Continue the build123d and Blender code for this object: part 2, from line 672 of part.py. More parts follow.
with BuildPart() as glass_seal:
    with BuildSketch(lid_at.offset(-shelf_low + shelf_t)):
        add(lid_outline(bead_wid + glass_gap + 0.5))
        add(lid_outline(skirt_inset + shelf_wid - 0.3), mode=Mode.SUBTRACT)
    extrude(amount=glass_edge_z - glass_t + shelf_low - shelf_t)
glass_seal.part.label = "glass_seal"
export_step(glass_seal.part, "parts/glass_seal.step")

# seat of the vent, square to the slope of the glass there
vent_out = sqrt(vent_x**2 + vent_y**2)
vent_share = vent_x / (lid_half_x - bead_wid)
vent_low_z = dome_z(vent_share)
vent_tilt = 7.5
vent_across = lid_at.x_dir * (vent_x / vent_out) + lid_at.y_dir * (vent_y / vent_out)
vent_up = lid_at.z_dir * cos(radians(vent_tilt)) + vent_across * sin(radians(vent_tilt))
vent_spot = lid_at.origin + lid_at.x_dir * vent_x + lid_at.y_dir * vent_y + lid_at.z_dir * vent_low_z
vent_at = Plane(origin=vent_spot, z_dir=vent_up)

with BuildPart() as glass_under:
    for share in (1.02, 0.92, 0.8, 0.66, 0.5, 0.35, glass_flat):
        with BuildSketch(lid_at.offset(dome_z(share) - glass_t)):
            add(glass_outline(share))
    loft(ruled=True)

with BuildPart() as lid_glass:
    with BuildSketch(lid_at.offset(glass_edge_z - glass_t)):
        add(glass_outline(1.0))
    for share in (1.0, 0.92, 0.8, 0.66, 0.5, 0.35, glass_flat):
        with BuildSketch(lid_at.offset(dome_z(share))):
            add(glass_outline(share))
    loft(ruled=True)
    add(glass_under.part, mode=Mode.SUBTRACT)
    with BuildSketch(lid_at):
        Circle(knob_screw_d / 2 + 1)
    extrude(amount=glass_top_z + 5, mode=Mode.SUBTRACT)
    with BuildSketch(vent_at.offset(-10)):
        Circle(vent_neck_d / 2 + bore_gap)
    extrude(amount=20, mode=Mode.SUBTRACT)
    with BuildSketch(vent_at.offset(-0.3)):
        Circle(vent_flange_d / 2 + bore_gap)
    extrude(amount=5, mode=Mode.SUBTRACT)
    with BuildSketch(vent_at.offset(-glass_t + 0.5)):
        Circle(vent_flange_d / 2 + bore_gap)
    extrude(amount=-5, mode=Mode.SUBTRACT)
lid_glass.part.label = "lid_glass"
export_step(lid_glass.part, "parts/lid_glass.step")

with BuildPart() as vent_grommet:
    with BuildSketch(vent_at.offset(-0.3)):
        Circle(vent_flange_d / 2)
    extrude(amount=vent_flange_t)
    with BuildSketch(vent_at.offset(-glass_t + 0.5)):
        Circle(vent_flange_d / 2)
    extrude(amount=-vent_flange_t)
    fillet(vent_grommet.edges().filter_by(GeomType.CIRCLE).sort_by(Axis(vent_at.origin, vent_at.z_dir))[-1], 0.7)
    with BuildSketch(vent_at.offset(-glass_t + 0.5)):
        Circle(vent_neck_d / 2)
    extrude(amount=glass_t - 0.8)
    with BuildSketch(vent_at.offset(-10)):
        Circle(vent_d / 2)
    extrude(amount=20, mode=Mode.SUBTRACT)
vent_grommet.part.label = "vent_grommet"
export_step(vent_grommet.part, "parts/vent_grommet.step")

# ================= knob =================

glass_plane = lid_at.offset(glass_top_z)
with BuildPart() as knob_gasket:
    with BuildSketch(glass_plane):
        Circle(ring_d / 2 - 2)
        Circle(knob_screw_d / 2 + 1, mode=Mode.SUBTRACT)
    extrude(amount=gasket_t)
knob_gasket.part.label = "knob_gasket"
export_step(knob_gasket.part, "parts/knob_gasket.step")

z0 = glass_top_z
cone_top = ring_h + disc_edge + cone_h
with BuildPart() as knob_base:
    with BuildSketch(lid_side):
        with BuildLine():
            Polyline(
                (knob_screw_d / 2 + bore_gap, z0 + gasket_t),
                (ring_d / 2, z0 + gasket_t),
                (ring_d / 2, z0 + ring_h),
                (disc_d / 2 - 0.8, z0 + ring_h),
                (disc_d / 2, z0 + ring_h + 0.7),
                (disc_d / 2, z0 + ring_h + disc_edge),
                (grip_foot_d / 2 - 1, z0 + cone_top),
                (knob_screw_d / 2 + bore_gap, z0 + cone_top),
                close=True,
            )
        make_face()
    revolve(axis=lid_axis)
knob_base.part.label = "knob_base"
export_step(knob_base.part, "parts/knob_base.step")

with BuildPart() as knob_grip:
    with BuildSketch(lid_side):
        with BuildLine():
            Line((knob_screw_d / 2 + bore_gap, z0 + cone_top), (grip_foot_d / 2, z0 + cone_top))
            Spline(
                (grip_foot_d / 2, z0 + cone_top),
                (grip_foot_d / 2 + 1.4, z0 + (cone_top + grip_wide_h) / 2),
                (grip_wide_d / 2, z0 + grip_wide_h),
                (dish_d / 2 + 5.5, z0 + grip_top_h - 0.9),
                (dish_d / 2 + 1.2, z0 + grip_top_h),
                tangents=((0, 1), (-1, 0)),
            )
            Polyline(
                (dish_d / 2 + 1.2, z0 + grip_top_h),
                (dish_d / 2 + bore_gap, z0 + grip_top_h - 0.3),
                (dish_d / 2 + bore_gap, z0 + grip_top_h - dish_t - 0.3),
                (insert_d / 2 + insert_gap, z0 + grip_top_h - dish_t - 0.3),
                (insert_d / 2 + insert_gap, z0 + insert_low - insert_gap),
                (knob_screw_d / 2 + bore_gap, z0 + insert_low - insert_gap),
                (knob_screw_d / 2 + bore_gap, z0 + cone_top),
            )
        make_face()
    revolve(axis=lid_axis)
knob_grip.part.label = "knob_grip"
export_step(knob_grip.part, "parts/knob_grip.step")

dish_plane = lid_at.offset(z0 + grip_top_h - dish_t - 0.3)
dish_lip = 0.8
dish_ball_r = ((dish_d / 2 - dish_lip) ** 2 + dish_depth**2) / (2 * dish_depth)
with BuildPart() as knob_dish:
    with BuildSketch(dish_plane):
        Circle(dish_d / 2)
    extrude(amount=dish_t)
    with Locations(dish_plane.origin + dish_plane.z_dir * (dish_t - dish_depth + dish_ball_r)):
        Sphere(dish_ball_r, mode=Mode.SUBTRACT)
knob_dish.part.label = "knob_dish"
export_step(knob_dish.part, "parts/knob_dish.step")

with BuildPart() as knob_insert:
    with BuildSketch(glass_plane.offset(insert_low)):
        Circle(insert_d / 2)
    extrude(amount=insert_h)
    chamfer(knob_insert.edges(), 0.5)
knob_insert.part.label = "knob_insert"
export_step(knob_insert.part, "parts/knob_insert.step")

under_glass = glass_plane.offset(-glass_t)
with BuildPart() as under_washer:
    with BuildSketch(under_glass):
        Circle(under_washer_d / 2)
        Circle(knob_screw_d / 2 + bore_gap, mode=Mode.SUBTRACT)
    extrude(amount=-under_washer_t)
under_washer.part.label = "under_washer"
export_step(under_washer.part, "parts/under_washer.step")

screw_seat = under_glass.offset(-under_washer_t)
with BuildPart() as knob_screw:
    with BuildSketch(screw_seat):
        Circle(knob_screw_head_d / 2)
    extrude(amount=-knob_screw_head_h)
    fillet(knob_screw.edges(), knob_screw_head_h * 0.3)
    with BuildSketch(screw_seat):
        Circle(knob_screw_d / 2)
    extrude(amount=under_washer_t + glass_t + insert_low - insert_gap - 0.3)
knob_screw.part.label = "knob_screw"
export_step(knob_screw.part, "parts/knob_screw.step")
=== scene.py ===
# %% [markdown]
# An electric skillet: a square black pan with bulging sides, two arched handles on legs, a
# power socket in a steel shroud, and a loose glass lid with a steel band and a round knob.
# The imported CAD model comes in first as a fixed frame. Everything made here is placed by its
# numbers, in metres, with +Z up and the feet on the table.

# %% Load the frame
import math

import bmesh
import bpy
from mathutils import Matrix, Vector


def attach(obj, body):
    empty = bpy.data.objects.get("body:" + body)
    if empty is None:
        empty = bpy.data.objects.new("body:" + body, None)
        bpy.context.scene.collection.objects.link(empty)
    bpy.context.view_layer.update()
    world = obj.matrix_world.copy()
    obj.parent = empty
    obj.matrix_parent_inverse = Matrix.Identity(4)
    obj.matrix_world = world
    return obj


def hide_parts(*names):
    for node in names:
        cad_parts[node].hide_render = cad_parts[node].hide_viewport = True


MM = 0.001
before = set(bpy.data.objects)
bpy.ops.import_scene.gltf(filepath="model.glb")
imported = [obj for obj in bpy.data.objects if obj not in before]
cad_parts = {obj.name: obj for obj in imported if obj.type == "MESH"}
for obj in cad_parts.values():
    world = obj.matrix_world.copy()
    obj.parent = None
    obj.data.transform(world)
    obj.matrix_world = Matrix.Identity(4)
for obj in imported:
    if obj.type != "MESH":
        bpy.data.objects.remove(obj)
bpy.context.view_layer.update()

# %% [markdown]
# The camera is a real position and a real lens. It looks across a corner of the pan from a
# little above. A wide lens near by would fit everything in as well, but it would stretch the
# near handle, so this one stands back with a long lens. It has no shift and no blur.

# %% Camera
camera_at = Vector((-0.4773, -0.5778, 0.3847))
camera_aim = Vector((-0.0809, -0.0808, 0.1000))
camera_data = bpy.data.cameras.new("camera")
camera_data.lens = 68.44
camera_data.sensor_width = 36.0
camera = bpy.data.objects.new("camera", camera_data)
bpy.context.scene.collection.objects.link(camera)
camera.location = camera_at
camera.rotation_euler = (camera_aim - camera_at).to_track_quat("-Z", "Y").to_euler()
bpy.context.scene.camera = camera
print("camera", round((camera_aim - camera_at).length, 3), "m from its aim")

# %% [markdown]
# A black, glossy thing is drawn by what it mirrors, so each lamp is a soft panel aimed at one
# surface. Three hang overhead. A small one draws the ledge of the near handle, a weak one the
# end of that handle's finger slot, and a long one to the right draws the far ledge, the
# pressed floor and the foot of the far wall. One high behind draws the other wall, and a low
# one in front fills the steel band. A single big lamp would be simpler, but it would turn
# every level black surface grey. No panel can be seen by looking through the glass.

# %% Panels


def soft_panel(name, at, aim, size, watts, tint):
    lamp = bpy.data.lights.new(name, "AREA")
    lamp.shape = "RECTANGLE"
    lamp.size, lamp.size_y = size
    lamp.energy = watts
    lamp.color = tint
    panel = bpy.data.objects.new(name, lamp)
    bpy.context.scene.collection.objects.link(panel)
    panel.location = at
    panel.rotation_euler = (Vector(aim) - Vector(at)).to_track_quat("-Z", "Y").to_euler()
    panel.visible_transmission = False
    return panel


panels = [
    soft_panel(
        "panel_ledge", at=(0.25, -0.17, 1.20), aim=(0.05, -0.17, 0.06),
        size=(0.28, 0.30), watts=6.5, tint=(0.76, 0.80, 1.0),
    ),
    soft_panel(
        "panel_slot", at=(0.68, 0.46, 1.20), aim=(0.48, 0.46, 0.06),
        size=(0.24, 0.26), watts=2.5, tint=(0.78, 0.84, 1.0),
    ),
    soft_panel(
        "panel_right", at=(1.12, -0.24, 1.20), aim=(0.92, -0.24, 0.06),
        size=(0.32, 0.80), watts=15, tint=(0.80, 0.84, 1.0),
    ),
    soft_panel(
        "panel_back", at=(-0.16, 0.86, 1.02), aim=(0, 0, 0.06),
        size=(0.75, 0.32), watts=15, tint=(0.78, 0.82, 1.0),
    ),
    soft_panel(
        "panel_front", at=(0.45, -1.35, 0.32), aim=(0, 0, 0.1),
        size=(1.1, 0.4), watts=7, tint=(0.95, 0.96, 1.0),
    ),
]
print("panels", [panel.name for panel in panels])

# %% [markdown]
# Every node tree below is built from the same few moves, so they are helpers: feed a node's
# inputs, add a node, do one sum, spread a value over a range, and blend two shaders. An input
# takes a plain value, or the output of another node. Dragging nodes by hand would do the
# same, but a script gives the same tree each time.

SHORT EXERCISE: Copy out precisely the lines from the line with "screw_seat = under_glass.offset(-under_washer_t)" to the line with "# numbers, in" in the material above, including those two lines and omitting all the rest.

WRITTEN SOLUTION:
screw_seat = under_glass.offset(-under_washer_t)
with BuildPart() as knob_screw:
    with BuildSketch(screw_seat):
        Circle(knob_screw_head_d / 2)
    extrude(amount=-knob_screw_head_h)
    fillet(knob_screw.edges(), knob_screw_head_h * 0.3)
    with BuildSketch(screw_seat):
        Circle(knob_screw_d / 2)
    extrude(amount=under_washer_t + glass_t + insert_low - insert_gap - 0.3)
knob_screw.part.label = "knob_screw"
export_step(knob_screw.part, "parts/knob_screw.step")
=== scene.py ===
# %% [markdown]
# An electric skillet: a square black pan with bulging sides, two arched handles on legs, a
# power socket in a steel shroud, and a loose glass lid with a steel band and a round knob.
# The imported CAD model comes in first as a fixed frame. Everything made here is placed by its
# numbers, in metres, with +Z up and the feet on the table.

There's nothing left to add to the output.